15. Hotel keeping is a tough job
As well as putting on a show for their guests (a hotel is just like a theatre) they need to be team leaders, financial wizards, PR and social media savvy, predictors of future trends, arbiters of taste and a great deal more besides. The young owners of Brownber Hall, formerly a barrister and management consultant, told me that their new career was far more challenging and rewarding than their old. Ask any hotelier their greatest challenge and they’ll tell me the same: finding the right staff and training them.
16. There are leaders in the field
Two couples have grown to prominence as innovators during my years watching the hotel industry: Robin and Judy Hutson of the Pig Hotels and Lime Wood, and Tim and Kit Kemp of Firmdale Hotels, including Ham Yard. They, and of course Nick Jones of Soho House, have very much led the way in terms of delivering comfort, informality, glamour, style, great service, good food and, crucially, plentiful portions of panache.
17. Wallpaper perks me up
18. I can’t be doing with Tripadvisor
… and who needs it, now that Telegraph Travel has such an incredible Hotels website, with more than 10,000 reviews worldwide, compiled by experts. It’s an incredible achievement and I’m proud to be part of it.

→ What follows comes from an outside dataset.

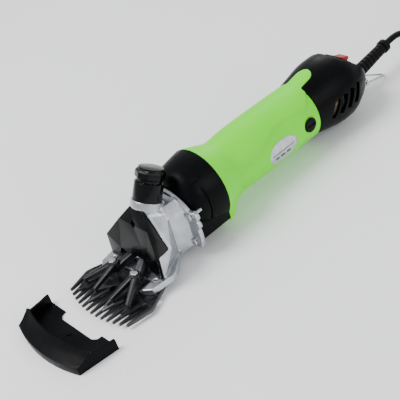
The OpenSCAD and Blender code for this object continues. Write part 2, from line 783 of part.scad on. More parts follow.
module switch_rocker() {
  color([0.78, 0.1, 0.12]) panel_frame() translate([0, -5.3, -1.2]) rotate([-90, 0, 0]) linear_extrude(10.6)
    polygon([[-7.6, -1.9], [-7, -3], [0, -4.4], [6.6, -7.3], [7.7, -6.4], [7.4, 0.5], [2.5, 2.6], [-2.5, 2.6],
      [-7.4, 0.5]]);
  color([0.78, 0.1, 0.12]) panel_frame() rotate([90, 0, 0]) translate([0, -1.2, -6.3]) cylinder(r = 1, h = 12.6);
}
module terminal_block() {
  color([0.85, 0.85, 0.82]) tool() difference() {
    block([196, -9, -22], [210, 9, -12]);
    for (y = [-5.5, 0, 5.5]) translate([203, y, -18]) cylinder(r = 1.6, h = 10);
  }
}
module capacitor() {
  color([0.75, 0.6, 0.2]) tool() block([174, -23, -12], [188, -16, -1]);
}
module cord_clamp() {
  color(black) tool() {
    difference() {
      block([214, -10, -14], [220, 10, -9.6]);
      both_sides() translate([217, 7.5, -20]) cylinder(r = 1.5, h = 20);
    }
    both_sides() translate([217, 7.5, -14]) cylinder(r = 1.45, h = 5.4);
  }
}
module cord_guard() {
  color(black) tool() guard_axis() difference() {
    union() {
      translate([0, 0, -9.6]) cylinder(r = 7.1, h = 1.9);
      translate([0, 0, -8]) cylinder(r = 6.7, h = 11);
      for (k = [0 : 7]) translate([0, 0, 3 + k * 5]) cylinder(r = 6.5 - k * 0.14, h = 4);
      cylinder(r = 5.1, h = 46);
      translate([0, 0, 43]) cylinder(r = 6.6, h = 5);
    }
    translate([0, 0, -12]) cylinder(r = cord_d / 2 + fit, h = 62);
  }
}
module loop_pin() {
  color(steel) tool() both_sides() translate([238, 15.6, -13]) rotate([90, 0, 0]) {
    cylinder(r = 1, h = 8.5);
    cylinder(r = 1.9, h = 0.9);
  }
}
// Wire loop: an eye on each pin and two legs that meet at a rounded tip
loop_drop = 22;
module hanging_loop() {
  wire = 0.9;
  color(steel) tool() translate([238, 0, -13]) rotate([0, loop_drop, 0]) {
    both_sides() {
      translate([0, 13.4, 0]) rotate([90, 0, 0]) rotate_extrude() translate([2.1, 0]) circle(r = wire, $fn = 16);
      hull() {
        translate([2.4, 13.4, 0]) sphere(r = wire, $fn = 16);
        translate([43, 1.8, 0]) sphere(r = wire, $fn = 16);
      }
    }
    translate([43, 0, 0]) rotate([0, 0, -90]) rotate_extrude(angle = 180) translate([1.8, 0]) circle(r = wire, $fn = 16);
  }
}

// ---------- comb guard, lying on the floor in front of the comb ----------
shield_x = -147.5;
shield_bulge = 6.5;
shield_wall = 2;
shield_t = 1.6;
shield_plate_x = -120;
shield_arm_x = -113;
function shield_arc(half, x, n = 10) = let (rad = (half * half + shield_bulge * shield_bulge) / (2 * shield_bulge),
  span = asin(half / rad)) [for (k = [0 : n]) let (a = span * (2 * k / n - 1))
    [x + rad - shield_bulge - rad * cos(a), rad * sin(a)]];
module shield_outline(inset, rear) {
  polygon(concat(shield_arc(shield_front - inset, shield_x + inset),
    [[rear, shield_rear - inset], [rear, -shield_rear + inset]]));
}
// Front band and the hood that rises from it, as one section swept along the front arc
module shield_hood() {
  section = [[0, 0], [0, shield_h - 7.5], [3.5, shield_h - 6.4], [7.5, shield_h - 4.2], [11, shield_h - 2],
    [13, shield_h], [14.2, shield_h], [12.6, shield_h - 2.8], [8.6, shield_h - 5.6], [2, shield_h - 8.4], [2, 0]];
  arc = shield_arc(shield_front, shield_x);
  m = len(section);
  last = (len(arc) - 1) * m;
  polyhedron(points = [for (p = arc, q = section) [p[0] + q[0], p[1], q[1]]], faces = concat(
    [[for (j = [0 : m - 1]) j]],
    [for (k = [0 : len(arc) - 2], j = [0 : m - 1]) let (a = k * m + j, b = k * m + (j + 1) % m)
      [a, a + m, b + m, b]],
    [[for (j = [m - 1 : -1 : 0]) last + j]]), convexity = 4);
}
module shield_side_profile() {
  translate([shield_x, 60, 0]) rotate([90, 0, 0]) linear_extrude(120) polygon([[0, 0], [0, shield_h - 7.5],
    [3.5, shield_h - 6.4], [7.5, shield_h - 4.2], [11, shield_h - 2], [13, shield_h], [15, shield_h - 3.4],
    [24, shield_h - 4.4], [50, shield_h - 5.4], [50, 0]]);
}
module comb_guard() {
  color(black) translate([-origin_x, 0, 0]) {
    difference() {
      union() {
        linear_extrude(shield_t) shield_outline(0, shield_arm_x);
        intersection() {
          linear_extrude(shield_h) difference() {
            shield_outline(0, shield_arm_x);
            shield_outline(shield_wall, shield_arm_x + 1);
          }
          shield_side_profile();
        }
      }
      // Rear edge of the plate: straight in the middle with a round lobe at each side
      translate([0, 0, -1]) linear_extrude(4) offset(r = 2) offset(delta = -2) polygon([[shield_plate_x, -20],
        [shield_plate_x, 20], [-117, 24], [-110, 25], [-110, 31], [-90, 31], [-90, -31], [-110, -31],
        [-110, -25], [-117, -24]]);
    }
    shield_hood();
    translate([-127, 2, shield_t - 0.05]) scale([1, 1.4, 1]) cylinder(r = 2.2, h = 0.9);
  }
}

// ---------- mains lead ----------
// Route of the lead from inside the guard to the coil, in the row's frame
lead_route = [[213, 0, 29.1], [219, 0, 29.9], [226, 0, 30.7], [234, 0, 30.9], [243, 1, 29], [252, 2, 24.5],
  [261, 4, 18.5], [270, 6, 12.5], [279, 9, 7.8], [288, 13, 4.8], [294, 16, 4.2]];
tail_route = [[322, -63, 23.4], [312, -63, 22], [303, -63, 18.5], [295, -63, 15], [288, -63, 13.6], [281, -63, 13]];
coil_centre = [325, -20];
coil_r = 37;
coil_cols = 3;
coil_rows = 4;
coil_lift = 1;
plug_at = [284, -63, 13];
pin_y = 9.5;
pin_r = 2.4;

function unit(v) = v / norm(v);
function tangent(route, i) = let (n = len(route) - 1)
  unit(route[min(i + 1, n)] - route[max(i - 1, 0)]);
function ring_at(p, t, r, sides) = let (side = unit(cross(t, [0, 0, 1])), up = cross(side, t))
  [for (k = [0 : sides - 1]) p + r * (cos(360 * k / sides) * side + sin(360 * k / sides) * up)];
module lead_tube(route) {
  sides = 12;
  n = len(route);
  points = [for (i = [0 : n - 1]) each ring_at(route[i], tangent(route, i), cord_d / 2, sides)];
  polyhedron(points = points, faces = concat(
    [[for (k = [0 : sides - 1]) k]],
    [for (i = [0 : n - 2], k = [0 : sides - 1]) let (a = i * sides + k, b = i * sides + (k + 1) % sides)
      [a, a + sides, b + sides, b]],
    [[for (k = [sides - 1 : -1 : 0]) (n - 1) * sides + k]]), convexity = 4);
}
module power_cord() { color(black) lead_tube(lead_route); }
module cord_tail() { color(black) lead_tube(tail_route); }
module cord_coil() {
  half_w = coil_cols * cord_d / 2;
  color(black) translate([coil_centre[0], coil_centre[1], coil_lift]) rotate_extrude()
    translate([coil_r - half_w, 0]) square([2 * half_w, coil_rows * cord_d]);
}
module cord_tie() {
  half_w = coil_cols * cord_d / 2 + 0.1;
  high = coil_rows * cord_d + 0.1;
  color([0.12, 0.12, 0.13]) translate([coil_centre[0] + coil_r, coil_centre[1], 0]) difference() {
    translate([-half_w - 0.9, -5, 0]) cube([2 * half_w + 1.8, 10, high + coil_lift + 0.9]);
    translate([-half_w, -6, coil_lift - 0.1]) cube([2 * half_w, 12, high]);
  }
}
module plug_body() {
  color(black) translate(plug_at) rotate([0, -90, 0]) {
    difference() {
      union() {
        cylinder(r1 = 4.6, r2 = 7, h = 16);
        translate([0, 0, 15.5]) intersection() {
          cylinder(r1 = 13, r2 = 17, h = 20);
          translate([-12.9, -20, 0]) cube([25.8, 40, 40]);
        }
      }
      translate([0, 0, -1]) cylinder(r = cord_d / 2 + fit, h = 5);
      for (s = [-1, 1]) translate([0, s * pin_y, 25]) cylinder(r = 2.25, h = 12);
    }
  }
}
module plug_pins() {
  color([0.8, 0.78, 0.7]) translate(plug_at) rotate([0, -90, 0]) for (s = [-1, 1]) translate([0, s * pin_y, 0]) {
    translate([0, 0, 25.05]) cylinder(r = 2.2, h = 10.9);
    translate([0, 0, 35.9]) cylinder(r = pin_r, h = 15.6);
    translate([0, 0, 51.5]) cylinder(r1 = pin_r, r2 = 1.5, h = 1.5);
  }
}

head_casting();
face_cover();
face_cover_screw();
flange_screws();
comb();
comb_screws();
fulcrum_post();
tension_sleeve();
gear_housing();
crank_bearings();
motor_plate();
motor_bearings();
grip_housing();
rating_label();
stator_core();
field_windings();
brush_holders();
carbon_brushes();
brush_springs();
brush_caps();
air_baffle();
rear_bracket();
rear_cover();
rear_cover_screws();
switch_body();
terminal_block();
capacitor();
cord_clamp();
cord_guard();
loop_pin();
motor_shaft();
armature_core();
armature_windings();
commutator();
cooling_fan();
motor_pinion();
crank_shaft();
driven_gear();
crank_roller();
fork();
fork_cup();
yoke_left();
yoke_right();
yoke_screws();
cutter();
tension_pin();
tension_knob();
tension_spring();
switch_rocker();
hanging_loop();
comb_guard();
power_cord();
cord_coil();
cord_tie();
cord_tail();
plug_body();
plug_pins();
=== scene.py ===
import math

import bmesh
import bpy
import numpy as np
from mathutils import Matrix, Vector
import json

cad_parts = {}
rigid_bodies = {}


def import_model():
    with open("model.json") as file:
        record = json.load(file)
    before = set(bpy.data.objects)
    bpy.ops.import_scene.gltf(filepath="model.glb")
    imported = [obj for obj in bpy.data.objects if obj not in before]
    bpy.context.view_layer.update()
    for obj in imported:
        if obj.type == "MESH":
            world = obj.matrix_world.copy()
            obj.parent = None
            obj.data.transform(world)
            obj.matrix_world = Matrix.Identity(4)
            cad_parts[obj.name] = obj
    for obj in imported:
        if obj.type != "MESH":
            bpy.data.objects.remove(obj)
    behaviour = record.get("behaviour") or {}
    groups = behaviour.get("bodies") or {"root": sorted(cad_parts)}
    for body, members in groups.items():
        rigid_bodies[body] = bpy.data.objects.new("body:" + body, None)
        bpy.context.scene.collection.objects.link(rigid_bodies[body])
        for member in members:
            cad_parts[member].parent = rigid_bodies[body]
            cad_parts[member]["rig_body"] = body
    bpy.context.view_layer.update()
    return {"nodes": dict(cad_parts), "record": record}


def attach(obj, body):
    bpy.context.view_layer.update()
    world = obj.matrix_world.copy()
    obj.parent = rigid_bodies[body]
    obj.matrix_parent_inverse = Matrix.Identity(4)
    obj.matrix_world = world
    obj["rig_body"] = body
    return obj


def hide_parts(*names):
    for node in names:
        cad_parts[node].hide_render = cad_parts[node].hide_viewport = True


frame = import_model()

# The tool's own frame, in mm: x runs rearward along the motor axis from the head flange.
# It lies tilted in the row's frame, because it rests on its comb screws and its rear cover.
MM = 0.001
REST_TILT = math.radians(1.554)
REST_LIFT = 38.49
ORIGIN_X = 67.5
TOOL = Matrix.Scale(MM, 4) @ Matrix.Translation((-ORIGIN_X, 0, REST_LIFT)) @ Matrix.Rotation(REST_TILT, 4, "Y")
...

19. Some hotels get under my skin and into my heart...
British and Irish hotels that I adore include Howtown Hotel in the Lake District; The Inn at Whitewell, Lancashire; Hotel Endsleigh in Devon; Tresanton and The Nare, both in Cornwall; Summer Lodge in Dorset; The East End Arms in the New Forest; The Cat Inn, Gravetye Manor and Park House, all three of which are in West Sussex; Waterside Inn in Berkshire; Langar Hall in Nottinghamshire; The Goring, The Ritz, Claridge’s, The Portobello, Hazlitt’s and Rosewood, all in London; Hambleton Hall in Rutland; Castle House in Herefordshire; Penally Abbey and Gliffaes, both in Wales; The Lord Crewe Arms in Northumberland; Scotland’s Killiecrankie Hotel; and, finally, Ballymaloe House, Ballyvolane House, The Merrion and Ballyfin, in Ireland.
20. … And so have all The Pigs
As they’ve filled a market gap for mid-price country hotels and raised the bar for group hotels with their individuality, attention to detail, flair and ability to deliver just what today’s guests want.